Buyer Zones
What Is Your Customer's Pathway? Mapping Customer Journeys
There’s a good bit of material in this post, so here’s a table of contents to help you navigate to the topic that is most relevant or interesting to you.
What is the customer journey?
Simple example of a customer journey
Journeys as a way to understand, optimize and replicate growth
The complexity of real-life customer journeys
The technical challenge of building a complete map with data
Practical steps for today: keep calm and start simple
Introduction
So far in this series we’ve looked at the fundamentals of defining who your customers are and how they reach you—absolutely critical, non-negotiable steps for any growth team. Even if you do those things well, though, you still have a long way to go (in some businesses, a very long way) before a person actually gives your company money (or converts, depending on your business model).
Said another way, if you run a tight ship on personas and first-touch attribution, you have a good idea of who your customer is and how they got to you, but at that point, they’re standing in the doorway and they technically haven’t done anything. A huge component of a growth team’s job is to guide users from first-touch to conversion—a pathway that’s often called “the customer journey.”
Customer journey isn’t a new term, but it’s worth remembering that in not-too-distant past, customer journeys were more linear, the landscape of channels was less volatile and less information was available to consumers. The customer journey has never been simple, but it’s also never been more complex than it is today.
But we’re getting ahead of ourselves.
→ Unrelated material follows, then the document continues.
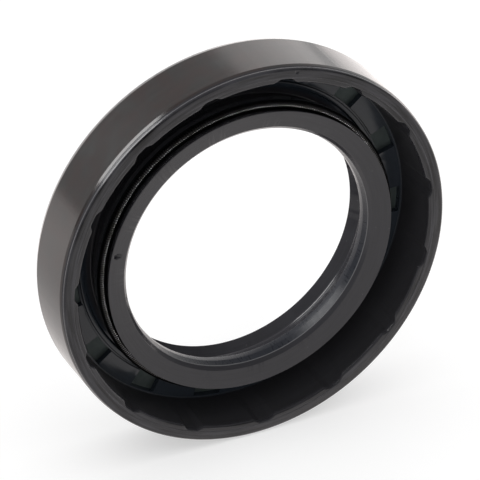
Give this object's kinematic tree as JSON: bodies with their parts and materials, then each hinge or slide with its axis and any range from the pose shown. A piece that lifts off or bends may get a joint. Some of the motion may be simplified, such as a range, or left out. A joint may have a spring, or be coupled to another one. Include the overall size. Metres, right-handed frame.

Let’s step back and look at the basics of what a customer journey is.
What Is The Customer Journey?
In short, the customer journey is a map of every touchpoint that a customer (or user) experiences in relation to your business, from awareness to conversion to their ongoing relationship with you. Understanding the customer journey answers the question, “what are all of the interactions that contribute to specific outcomes for customers (or users)?” Or, said another way, “what are the specific touchpoints that lead to conversion?”
The answer to that question ultimately unlocks growth. If you can replicate the ingredients that produce the highest value outcomes and simultaneously stop spending time and money on ingredients that produce low-value (or negative value) outcomes, you’re on the path to growth.
Let’s look at a simple example of a customer journey and then a more complex one.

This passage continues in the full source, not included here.